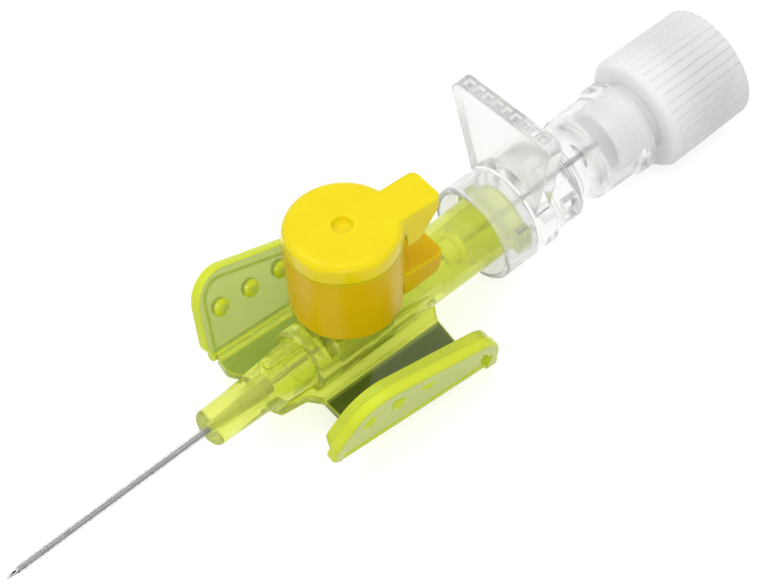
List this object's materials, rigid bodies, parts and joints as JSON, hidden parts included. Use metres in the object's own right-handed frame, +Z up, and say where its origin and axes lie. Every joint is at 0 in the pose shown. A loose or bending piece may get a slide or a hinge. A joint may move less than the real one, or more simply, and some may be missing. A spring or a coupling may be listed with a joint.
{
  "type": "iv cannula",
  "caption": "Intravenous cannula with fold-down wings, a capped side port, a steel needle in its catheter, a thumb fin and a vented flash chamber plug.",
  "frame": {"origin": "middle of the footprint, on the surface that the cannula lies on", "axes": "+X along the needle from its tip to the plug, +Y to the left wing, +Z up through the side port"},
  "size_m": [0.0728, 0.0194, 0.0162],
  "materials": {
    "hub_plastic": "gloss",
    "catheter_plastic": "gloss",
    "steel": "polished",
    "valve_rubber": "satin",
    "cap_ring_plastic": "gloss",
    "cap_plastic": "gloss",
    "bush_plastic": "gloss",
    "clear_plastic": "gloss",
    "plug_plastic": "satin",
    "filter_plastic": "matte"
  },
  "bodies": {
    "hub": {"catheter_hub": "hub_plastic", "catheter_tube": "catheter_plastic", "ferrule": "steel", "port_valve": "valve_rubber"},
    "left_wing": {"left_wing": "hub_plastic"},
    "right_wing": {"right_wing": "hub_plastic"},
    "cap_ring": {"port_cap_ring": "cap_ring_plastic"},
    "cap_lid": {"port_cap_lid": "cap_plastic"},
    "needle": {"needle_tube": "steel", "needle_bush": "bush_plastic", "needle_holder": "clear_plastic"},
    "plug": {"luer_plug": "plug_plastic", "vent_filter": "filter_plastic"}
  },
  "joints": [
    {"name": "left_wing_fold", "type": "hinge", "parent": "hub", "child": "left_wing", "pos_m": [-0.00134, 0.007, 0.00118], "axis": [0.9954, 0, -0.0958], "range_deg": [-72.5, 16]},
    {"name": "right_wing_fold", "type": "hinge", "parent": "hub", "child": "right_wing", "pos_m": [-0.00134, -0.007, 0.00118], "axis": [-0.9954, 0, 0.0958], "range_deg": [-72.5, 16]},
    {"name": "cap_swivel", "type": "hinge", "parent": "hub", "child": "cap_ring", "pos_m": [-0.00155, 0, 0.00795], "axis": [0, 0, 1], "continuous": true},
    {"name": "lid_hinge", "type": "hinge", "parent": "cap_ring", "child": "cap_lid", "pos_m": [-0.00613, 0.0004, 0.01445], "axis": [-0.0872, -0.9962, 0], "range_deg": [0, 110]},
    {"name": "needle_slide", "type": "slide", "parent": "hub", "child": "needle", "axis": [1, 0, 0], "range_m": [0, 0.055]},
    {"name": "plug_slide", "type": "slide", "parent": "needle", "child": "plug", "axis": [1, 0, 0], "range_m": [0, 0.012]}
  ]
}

» EXERCISE DETAILS: Give the listing above again, word for word.

» SOLUTION TO THE PROBLEM:
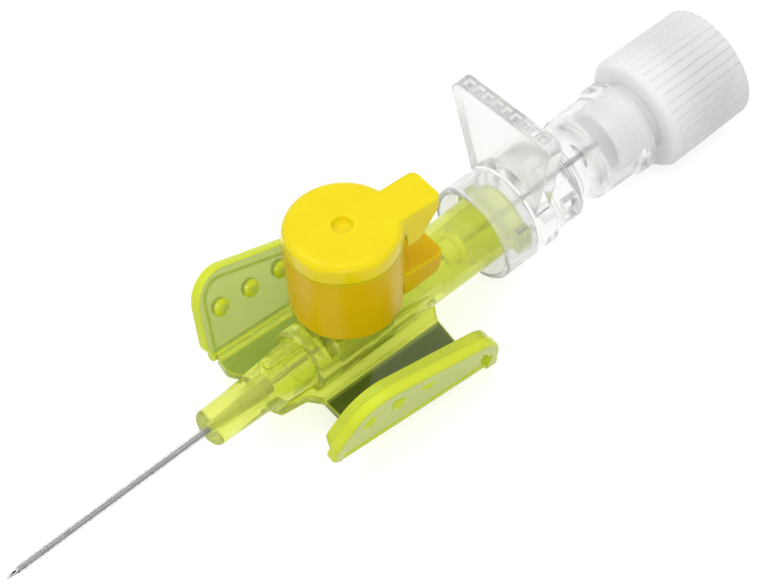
List this object's materials, rigid bodies, parts and joints as JSON, hidden parts included. Use metres in the object's own right-handed frame, +Z up, and say where its origin and axes lie. Every joint is at 0 in the pose shown. A loose or bending piece may get a slide or a hinge. A joint may move less than the real one, or more simply, and some may be missing. A spring or a coupling may be listed with a joint.
{
  "type": "iv cannula",
  "caption": "Intravenous cannula with fold-down wings, a capped side port, a steel needle in its catheter, a thumb fin and a vented flash chamber plug.",
  "frame": {"origin": "middle of the footprint, on the surface that the cannula lies on", "axes": "+X along the needle from its tip to the plug, +Y to the left wing, +Z up through the side port"},
  "size_m": [0.0728, 0.0194, 0.0162],
  "materials": {
    "hub_plastic": "gloss",
    "catheter_plastic": "gloss",
    "steel": "polished",
    "valve_rubber": "satin",
    "cap_ring_plastic": "gloss",
    "cap_plastic": "gloss",
    "bush_plastic": "gloss",
    "clear_plastic": "gloss",
    "plug_plastic": "satin",
    "filter_plastic": "matte"
  },
  "bodies": {
    "hub": {"catheter_hub": "hub_plastic", "catheter_tube": "catheter_plastic", "ferrule": "steel", "port_valve": "valve_rubber"},
    "left_wing": {"left_wing": "hub_plastic"},
    "right_wing": {"right_wing": "hub_plastic"},
    "cap_ring": {"port_cap_ring": "cap_ring_plastic"},
    "cap_lid": {"port_cap_lid": "cap_plastic"},
    "needle": {"needle_tube": "steel", "needle_bush": "bush_plastic", "needle_holder": "clear_plastic"},
    "plug": {"luer_plug": "plug_plastic", "vent_filter": "filter_plastic"}
  },
  "joints": [
    {"name": "left_wing_fold", "type": "hinge", "parent": "hub", "child": "left_wing", "pos_m": [-0.00134, 0.007, 0.00118], "axis": [0.9954, 0, -0.0958], "range_deg": [-72.5, 16]},
    {"name": "right_wing_fold", "type": "hinge", "parent": "hub", "child": "right_wing", "pos_m": [-0.00134, -0.007, 0.00118], "axis": [-0.9954, 0, 0.0958], "range_deg": [-72.5, 16]},
    {"name": "cap_swivel", "type": "hinge", "parent": "hub", "child": "cap_ring", "pos_m": [-0.00155, 0, 0.00795], "axis": [0, 0, 1], "continuous": true},
    {"name": "lid_hinge", "type": "hinge", "parent": "cap_ring", "child": "cap_lid", "pos_m": [-0.00613, 0.0004, 0.01445], "axis": [-0.0872, -0.9962, 0], "range_deg": [0, 110]},
    {"name": "needle_slide", "type": "slide", "parent": "hub", "child": "needle", "axis": [1, 0, 0], "range_m": [0, 0.055]},
    {"name": "plug_slide", "type": "slide", "parent": "needle", "child": "plug", "axis": [1, 0, 0], "range_m": [0, 0.012]}
  ]
}